Eddie Kramer, the engineer for some Zeppelin albums, remembered recording sessions with the band and the pure enjoyment Bonham showed for his music. “I’ll tell you what comes to mind about John: determination, a tremendous amount of guts, willingness to please, great personal satisfaction in having mastered a difficult fill or passage ... In Stargroves I can remember watching his face during playbacks. When we’d get a great take his face would light up just like a child’s face ... we had so much fun making those records.”
Page said, “He was the ultimate rock and roll drummer. That’s all there is to it.”
Jones said, “He was the best drummer I’ve ever played with, bar none. But again, it wasn’t done just to make himself look good, it was done to make us all look good. The band benefited incalculably.”
Plant remarked, “No one could ever have taken over John’s job. Never, ever! Impossible. When he drummed he was right there with either my voice or whatever Pagey was doing ... The band didn’t exist the minute Bonzo had gone.”

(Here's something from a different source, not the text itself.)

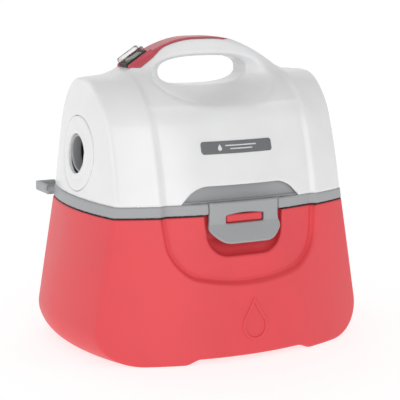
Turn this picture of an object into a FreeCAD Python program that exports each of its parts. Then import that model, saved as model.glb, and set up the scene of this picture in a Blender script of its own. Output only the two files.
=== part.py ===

Page, Plant and Jones went away to think things over. Headlines read ZEP TO SPLIT? and WHAT NOW FOR LED ZEPPELIN? In the ensuing weeks, there was much speculation dished out by the press about the possibility of replacing Bonham. Recording industry spokesmen and insiders all predicted that Led Zeppelin would return with a new drummer. But the media and industry moguls predicted wrongly. The tactics of the Who, the Rolling Stones and countless other bands would not be followed by the remaining members of Led Zeppelin.
The remaining members decided that they would not relaunch Led Zeppelin. They told Peter Grant that there was no desire on their part to carry on. Grant felt exactly the same way.
On December 4, 1980, Zeppelin released the following statement to the press: “We wish it to be known that the loss of our dear friend and the deep respect we have for his family, together with the sense of undivided harmony felt by ourselves and our manager, have led us to decide that we could not continue as we were.”